(Given request) Reproduce exactly the lines below from the one containing "Recreate this object" through the one containing "FOOT_TURN = math.radians(-2.68)", including both, and nothing else.

------------------------------------------------

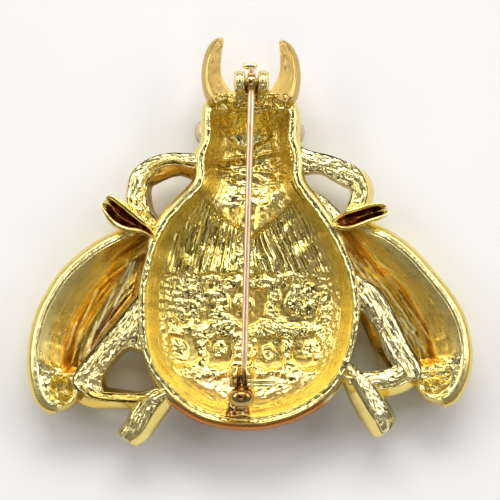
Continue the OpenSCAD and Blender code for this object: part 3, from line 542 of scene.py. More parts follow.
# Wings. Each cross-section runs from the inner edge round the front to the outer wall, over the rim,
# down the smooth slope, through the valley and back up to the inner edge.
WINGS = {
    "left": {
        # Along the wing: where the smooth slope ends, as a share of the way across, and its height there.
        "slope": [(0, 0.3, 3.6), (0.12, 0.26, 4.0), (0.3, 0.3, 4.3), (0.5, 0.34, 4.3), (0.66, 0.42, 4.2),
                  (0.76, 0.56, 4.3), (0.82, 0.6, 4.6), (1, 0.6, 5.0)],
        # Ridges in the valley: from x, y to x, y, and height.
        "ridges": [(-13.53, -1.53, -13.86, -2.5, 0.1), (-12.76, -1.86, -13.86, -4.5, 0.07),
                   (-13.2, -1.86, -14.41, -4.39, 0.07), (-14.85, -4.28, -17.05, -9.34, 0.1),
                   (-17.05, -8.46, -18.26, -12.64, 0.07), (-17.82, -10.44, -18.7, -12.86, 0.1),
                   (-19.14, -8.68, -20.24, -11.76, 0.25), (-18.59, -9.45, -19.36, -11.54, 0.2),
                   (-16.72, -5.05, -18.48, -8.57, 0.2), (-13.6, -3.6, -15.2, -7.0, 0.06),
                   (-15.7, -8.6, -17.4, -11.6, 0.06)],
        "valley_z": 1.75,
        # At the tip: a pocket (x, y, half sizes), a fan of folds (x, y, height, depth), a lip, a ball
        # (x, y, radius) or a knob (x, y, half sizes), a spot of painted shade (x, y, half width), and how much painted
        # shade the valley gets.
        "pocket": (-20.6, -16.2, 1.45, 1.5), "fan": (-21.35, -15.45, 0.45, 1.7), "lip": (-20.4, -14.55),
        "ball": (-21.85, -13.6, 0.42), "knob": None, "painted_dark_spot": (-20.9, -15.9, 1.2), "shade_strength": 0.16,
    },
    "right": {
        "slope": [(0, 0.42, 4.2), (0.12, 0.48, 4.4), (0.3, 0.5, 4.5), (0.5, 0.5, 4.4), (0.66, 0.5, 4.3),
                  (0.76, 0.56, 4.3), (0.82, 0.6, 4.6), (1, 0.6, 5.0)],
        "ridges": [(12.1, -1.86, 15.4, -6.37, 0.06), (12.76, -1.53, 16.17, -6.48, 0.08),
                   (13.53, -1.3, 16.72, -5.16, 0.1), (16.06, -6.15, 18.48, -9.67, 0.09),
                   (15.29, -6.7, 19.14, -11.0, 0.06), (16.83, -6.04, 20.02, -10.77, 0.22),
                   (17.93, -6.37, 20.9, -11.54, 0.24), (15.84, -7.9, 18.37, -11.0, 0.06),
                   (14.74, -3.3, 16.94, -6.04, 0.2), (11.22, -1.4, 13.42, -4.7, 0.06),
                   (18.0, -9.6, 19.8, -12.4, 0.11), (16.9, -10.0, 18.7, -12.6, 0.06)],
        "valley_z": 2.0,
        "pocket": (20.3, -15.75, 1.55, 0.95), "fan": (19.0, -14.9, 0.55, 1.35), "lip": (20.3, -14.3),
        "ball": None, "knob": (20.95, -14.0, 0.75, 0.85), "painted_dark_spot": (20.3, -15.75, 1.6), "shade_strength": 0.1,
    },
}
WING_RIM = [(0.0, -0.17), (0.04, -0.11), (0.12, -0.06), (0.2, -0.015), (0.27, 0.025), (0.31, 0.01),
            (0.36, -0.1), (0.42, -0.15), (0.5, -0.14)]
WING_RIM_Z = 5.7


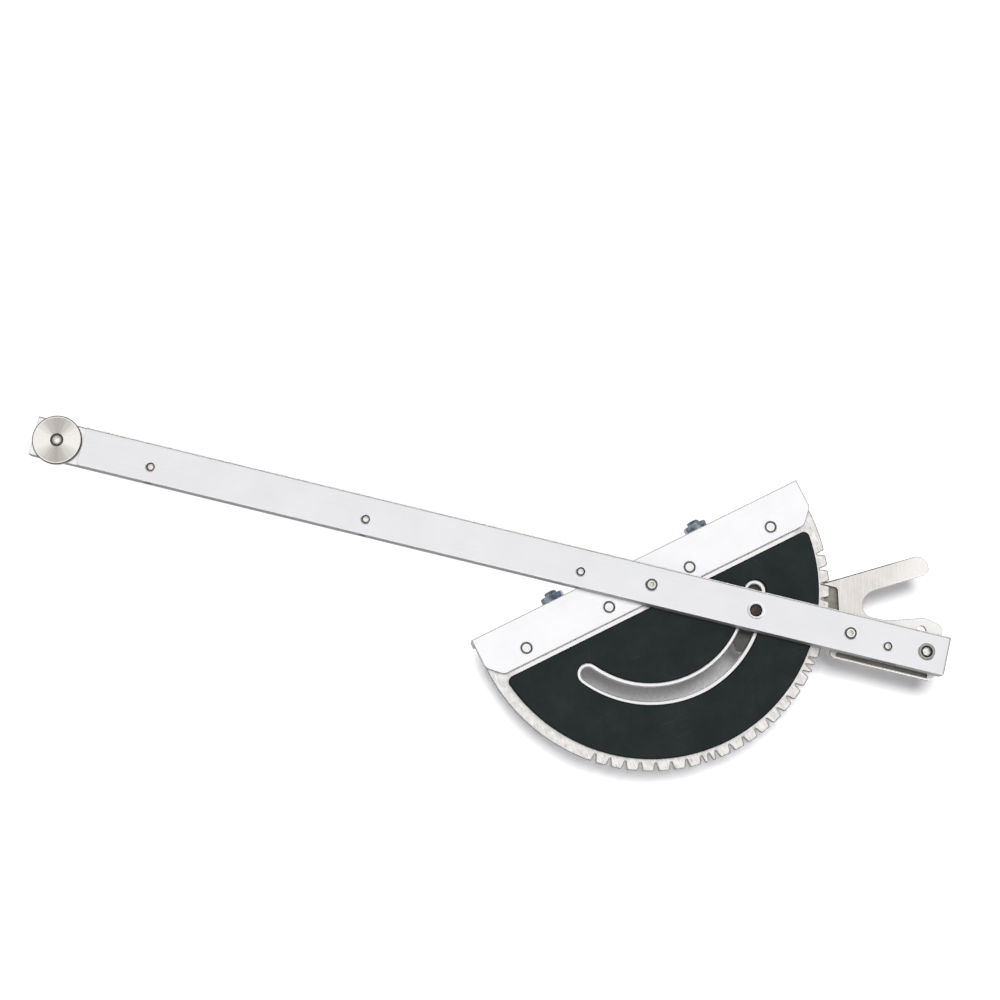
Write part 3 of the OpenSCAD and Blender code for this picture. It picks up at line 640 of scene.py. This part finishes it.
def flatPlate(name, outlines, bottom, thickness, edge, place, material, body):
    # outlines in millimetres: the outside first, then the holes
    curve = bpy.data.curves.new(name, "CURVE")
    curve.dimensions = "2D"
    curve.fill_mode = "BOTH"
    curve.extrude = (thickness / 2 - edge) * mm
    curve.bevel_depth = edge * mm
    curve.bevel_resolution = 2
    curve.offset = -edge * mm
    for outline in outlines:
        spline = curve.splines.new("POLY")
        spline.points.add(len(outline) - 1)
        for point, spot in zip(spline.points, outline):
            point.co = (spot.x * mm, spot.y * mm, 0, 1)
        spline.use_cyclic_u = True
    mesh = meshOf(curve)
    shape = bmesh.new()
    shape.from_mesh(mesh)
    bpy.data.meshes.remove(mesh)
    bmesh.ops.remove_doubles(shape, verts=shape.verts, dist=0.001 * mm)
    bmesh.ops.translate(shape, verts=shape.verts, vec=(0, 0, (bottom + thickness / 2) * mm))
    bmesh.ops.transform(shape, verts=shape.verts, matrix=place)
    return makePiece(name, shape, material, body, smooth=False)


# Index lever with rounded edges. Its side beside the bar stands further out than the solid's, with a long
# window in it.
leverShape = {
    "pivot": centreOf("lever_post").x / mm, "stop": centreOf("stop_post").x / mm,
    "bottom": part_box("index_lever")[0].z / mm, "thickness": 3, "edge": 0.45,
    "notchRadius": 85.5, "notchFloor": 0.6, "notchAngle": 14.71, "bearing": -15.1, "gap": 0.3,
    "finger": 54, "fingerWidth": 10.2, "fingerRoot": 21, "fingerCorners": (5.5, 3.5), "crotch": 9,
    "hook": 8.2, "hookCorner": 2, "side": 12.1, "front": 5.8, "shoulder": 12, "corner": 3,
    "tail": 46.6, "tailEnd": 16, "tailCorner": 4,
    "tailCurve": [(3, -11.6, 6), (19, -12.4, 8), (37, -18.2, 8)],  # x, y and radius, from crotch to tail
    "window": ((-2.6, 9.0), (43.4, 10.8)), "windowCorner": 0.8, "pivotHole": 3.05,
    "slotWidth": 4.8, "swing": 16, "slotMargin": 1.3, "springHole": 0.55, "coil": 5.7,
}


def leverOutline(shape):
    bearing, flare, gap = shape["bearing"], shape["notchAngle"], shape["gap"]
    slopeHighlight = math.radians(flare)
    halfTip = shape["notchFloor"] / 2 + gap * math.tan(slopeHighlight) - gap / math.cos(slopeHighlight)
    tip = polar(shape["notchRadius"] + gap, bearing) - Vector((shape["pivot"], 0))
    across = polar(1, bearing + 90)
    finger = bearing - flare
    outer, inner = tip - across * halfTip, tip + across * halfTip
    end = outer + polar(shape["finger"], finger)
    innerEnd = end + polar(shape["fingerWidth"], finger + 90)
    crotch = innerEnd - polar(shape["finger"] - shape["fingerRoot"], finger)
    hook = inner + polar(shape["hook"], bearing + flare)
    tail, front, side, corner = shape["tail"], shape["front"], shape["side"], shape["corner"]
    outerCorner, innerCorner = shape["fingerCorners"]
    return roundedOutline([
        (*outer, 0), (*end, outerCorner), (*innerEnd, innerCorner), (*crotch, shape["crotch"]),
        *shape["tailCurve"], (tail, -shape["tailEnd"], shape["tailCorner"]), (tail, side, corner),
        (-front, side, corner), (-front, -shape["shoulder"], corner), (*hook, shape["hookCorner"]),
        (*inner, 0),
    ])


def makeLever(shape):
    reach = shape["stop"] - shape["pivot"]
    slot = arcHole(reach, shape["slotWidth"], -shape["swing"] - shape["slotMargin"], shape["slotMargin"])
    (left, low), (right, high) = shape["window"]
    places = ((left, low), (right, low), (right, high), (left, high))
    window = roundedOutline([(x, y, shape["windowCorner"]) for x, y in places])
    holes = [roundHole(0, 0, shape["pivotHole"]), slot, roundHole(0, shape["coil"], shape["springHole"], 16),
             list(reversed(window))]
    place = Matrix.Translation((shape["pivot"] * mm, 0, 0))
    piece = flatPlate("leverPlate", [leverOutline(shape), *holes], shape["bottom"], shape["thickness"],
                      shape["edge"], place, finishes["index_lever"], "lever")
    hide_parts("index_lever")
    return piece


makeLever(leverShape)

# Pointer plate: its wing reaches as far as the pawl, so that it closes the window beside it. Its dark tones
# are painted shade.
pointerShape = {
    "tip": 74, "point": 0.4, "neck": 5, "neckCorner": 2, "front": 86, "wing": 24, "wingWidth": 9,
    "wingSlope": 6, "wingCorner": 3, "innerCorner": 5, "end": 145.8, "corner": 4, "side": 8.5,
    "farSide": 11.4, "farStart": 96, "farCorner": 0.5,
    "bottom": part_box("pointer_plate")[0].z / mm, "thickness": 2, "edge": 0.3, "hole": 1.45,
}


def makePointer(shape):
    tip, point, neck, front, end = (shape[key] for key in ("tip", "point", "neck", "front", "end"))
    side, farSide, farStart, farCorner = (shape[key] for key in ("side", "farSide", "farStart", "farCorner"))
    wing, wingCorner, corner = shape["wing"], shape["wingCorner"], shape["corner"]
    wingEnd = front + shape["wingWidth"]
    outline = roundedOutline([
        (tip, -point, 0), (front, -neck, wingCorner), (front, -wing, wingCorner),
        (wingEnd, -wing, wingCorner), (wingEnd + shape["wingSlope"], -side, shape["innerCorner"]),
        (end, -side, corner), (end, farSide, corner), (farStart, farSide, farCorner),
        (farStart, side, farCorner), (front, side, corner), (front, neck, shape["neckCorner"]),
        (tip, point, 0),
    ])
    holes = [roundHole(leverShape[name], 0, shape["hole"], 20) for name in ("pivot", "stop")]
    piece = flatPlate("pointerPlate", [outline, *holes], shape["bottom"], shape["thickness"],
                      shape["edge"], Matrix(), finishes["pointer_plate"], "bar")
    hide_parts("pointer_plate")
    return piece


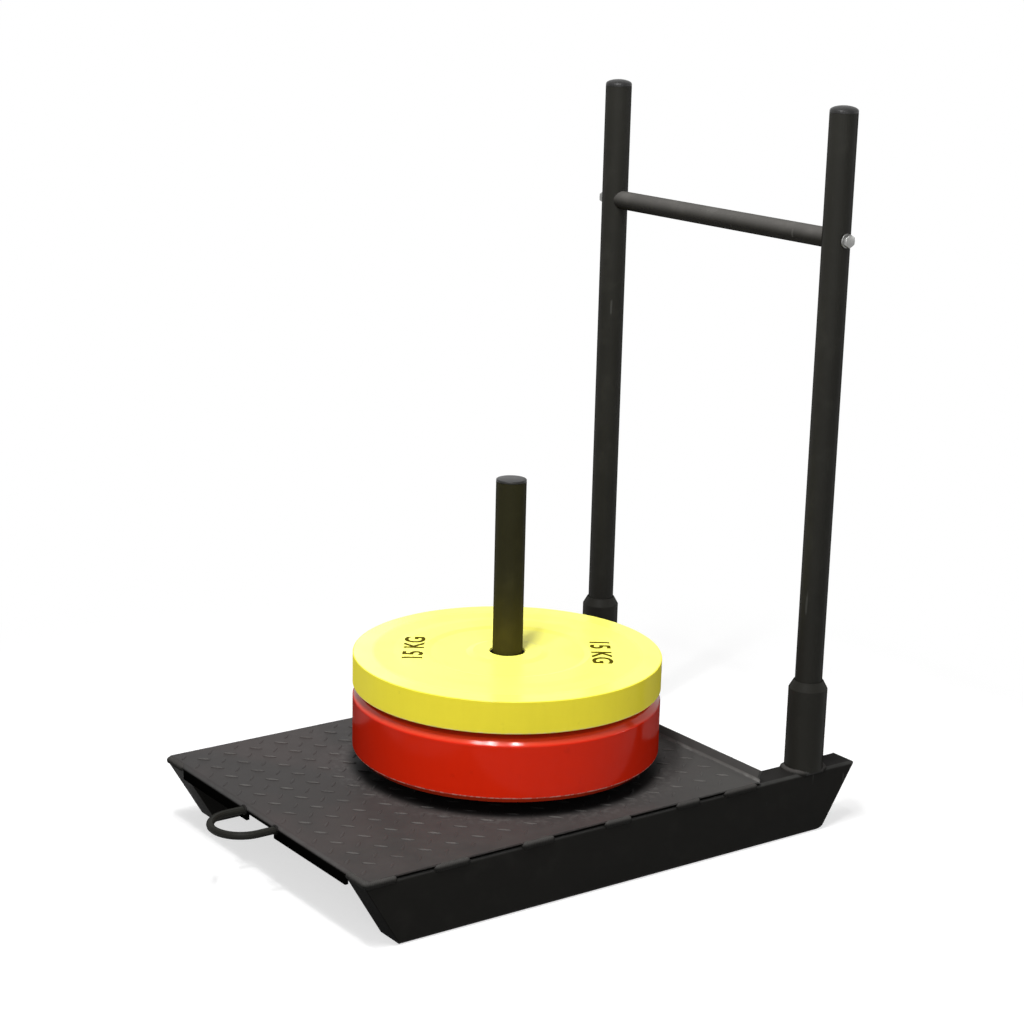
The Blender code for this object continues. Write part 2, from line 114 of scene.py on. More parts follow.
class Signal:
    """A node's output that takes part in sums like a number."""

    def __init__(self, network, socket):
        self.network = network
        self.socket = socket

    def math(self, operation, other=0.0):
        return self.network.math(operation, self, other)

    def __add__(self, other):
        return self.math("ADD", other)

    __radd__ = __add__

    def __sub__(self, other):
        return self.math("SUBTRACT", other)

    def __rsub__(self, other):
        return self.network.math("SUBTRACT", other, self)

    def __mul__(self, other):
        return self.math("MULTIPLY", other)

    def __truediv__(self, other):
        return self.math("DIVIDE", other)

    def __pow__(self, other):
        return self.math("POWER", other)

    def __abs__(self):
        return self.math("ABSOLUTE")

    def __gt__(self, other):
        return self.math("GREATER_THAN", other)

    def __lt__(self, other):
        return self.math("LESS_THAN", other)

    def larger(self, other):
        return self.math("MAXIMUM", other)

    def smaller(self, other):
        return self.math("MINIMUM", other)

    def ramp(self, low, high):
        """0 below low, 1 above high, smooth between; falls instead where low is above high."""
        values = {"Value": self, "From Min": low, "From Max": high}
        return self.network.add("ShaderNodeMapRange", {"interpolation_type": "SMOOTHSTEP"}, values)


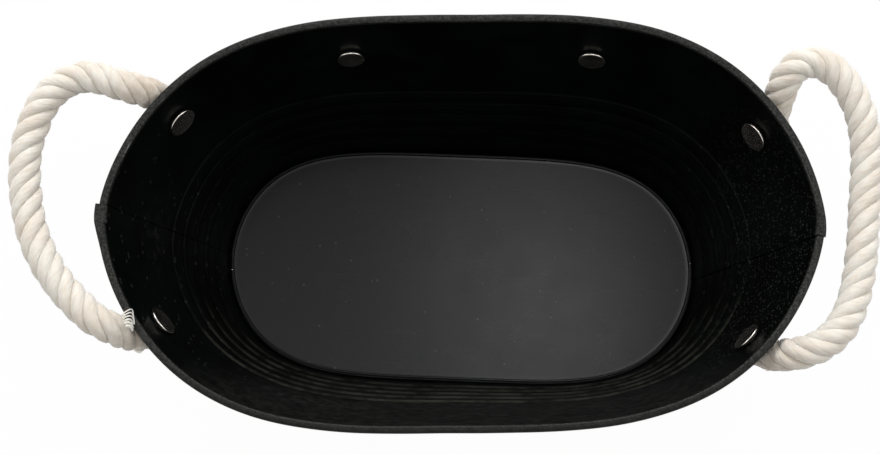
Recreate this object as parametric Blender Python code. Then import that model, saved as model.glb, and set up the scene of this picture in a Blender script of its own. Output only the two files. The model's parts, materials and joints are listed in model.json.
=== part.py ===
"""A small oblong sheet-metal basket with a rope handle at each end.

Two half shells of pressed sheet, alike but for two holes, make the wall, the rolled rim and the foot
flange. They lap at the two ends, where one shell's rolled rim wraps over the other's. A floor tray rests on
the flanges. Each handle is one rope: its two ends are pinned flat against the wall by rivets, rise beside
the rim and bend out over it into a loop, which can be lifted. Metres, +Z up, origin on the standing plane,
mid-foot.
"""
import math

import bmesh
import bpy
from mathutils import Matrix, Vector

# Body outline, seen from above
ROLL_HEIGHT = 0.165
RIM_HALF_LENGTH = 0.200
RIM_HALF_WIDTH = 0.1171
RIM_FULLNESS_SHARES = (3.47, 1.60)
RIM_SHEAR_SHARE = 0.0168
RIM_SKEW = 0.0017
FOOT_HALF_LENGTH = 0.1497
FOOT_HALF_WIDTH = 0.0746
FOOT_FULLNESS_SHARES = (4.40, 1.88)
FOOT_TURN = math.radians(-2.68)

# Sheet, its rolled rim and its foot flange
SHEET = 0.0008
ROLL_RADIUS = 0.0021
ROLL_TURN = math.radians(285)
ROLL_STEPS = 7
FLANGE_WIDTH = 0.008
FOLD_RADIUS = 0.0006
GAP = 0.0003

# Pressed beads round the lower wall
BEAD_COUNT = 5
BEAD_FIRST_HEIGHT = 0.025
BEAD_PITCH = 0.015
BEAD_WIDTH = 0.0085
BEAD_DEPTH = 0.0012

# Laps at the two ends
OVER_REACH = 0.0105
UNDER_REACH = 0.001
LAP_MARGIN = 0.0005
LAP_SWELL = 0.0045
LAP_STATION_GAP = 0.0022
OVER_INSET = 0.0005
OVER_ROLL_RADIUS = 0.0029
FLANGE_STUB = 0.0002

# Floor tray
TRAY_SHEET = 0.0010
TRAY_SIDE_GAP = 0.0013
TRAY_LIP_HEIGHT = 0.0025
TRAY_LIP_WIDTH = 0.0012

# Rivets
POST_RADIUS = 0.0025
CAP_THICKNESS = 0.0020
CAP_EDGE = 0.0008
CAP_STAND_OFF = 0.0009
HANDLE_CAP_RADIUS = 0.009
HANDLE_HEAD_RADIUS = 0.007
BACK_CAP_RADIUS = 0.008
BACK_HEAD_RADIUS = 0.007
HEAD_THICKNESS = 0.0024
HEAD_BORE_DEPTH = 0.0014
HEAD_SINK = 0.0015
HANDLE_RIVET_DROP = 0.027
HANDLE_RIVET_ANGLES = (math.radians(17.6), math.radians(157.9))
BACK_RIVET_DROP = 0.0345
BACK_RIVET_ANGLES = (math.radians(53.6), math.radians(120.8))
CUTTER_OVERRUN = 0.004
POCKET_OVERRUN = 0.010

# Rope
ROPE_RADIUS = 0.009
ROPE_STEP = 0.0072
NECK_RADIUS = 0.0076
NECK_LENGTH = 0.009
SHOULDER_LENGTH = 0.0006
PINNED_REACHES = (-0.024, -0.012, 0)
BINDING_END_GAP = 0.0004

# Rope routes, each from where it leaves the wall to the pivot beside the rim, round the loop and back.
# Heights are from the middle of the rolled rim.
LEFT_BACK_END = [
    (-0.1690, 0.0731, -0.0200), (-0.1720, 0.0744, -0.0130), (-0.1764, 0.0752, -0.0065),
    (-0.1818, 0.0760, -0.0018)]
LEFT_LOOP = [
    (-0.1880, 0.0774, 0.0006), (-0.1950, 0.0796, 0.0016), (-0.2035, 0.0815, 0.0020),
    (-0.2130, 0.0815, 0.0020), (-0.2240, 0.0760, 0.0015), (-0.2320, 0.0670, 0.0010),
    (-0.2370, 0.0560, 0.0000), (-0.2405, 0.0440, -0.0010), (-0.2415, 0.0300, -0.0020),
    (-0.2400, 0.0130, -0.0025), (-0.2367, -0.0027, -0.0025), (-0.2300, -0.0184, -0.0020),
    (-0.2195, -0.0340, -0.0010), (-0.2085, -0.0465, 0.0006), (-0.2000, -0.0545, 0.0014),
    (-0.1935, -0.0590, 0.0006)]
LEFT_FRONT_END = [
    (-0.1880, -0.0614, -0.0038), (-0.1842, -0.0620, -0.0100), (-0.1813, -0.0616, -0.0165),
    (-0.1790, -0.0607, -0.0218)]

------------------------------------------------

(Task response)
Recreate this object as parametric Blender Python code. Then import that model, saved as model.glb, and set up the scene of this picture in a Blender script of its own. Output only the two files. The model's parts, materials and joints are listed in model.json.
=== part.py ===
"""A small oblong sheet-metal basket with a rope handle at each end.

Two half shells of pressed sheet, alike but for two holes, make the wall, the rolled rim and the foot
flange. They lap at the two ends, where one shell's rolled rim wraps over the other's. A floor tray rests on
the flanges. Each handle is one rope: its two ends are pinned flat against the wall by rivets, rise beside
the rim and bend out over it into a loop, which can be lifted. Metres, +Z up, origin on the standing plane,
mid-foot.
"""
import math

import bmesh
import bpy
from mathutils import Matrix, Vector

# Body outline, seen from above
ROLL_HEIGHT = 0.165
RIM_HALF_LENGTH = 0.200
RIM_HALF_WIDTH = 0.1171
RIM_FULLNESS_SHARES = (3.47, 1.60)
RIM_SHEAR_SHARE = 0.0168
RIM_SKEW = 0.0017
FOOT_HALF_LENGTH = 0.1497
FOOT_HALF_WIDTH = 0.0746
FOOT_FULLNESS_SHARES = (4.40, 1.88)
FOOT_TURN = math.radians(-2.68)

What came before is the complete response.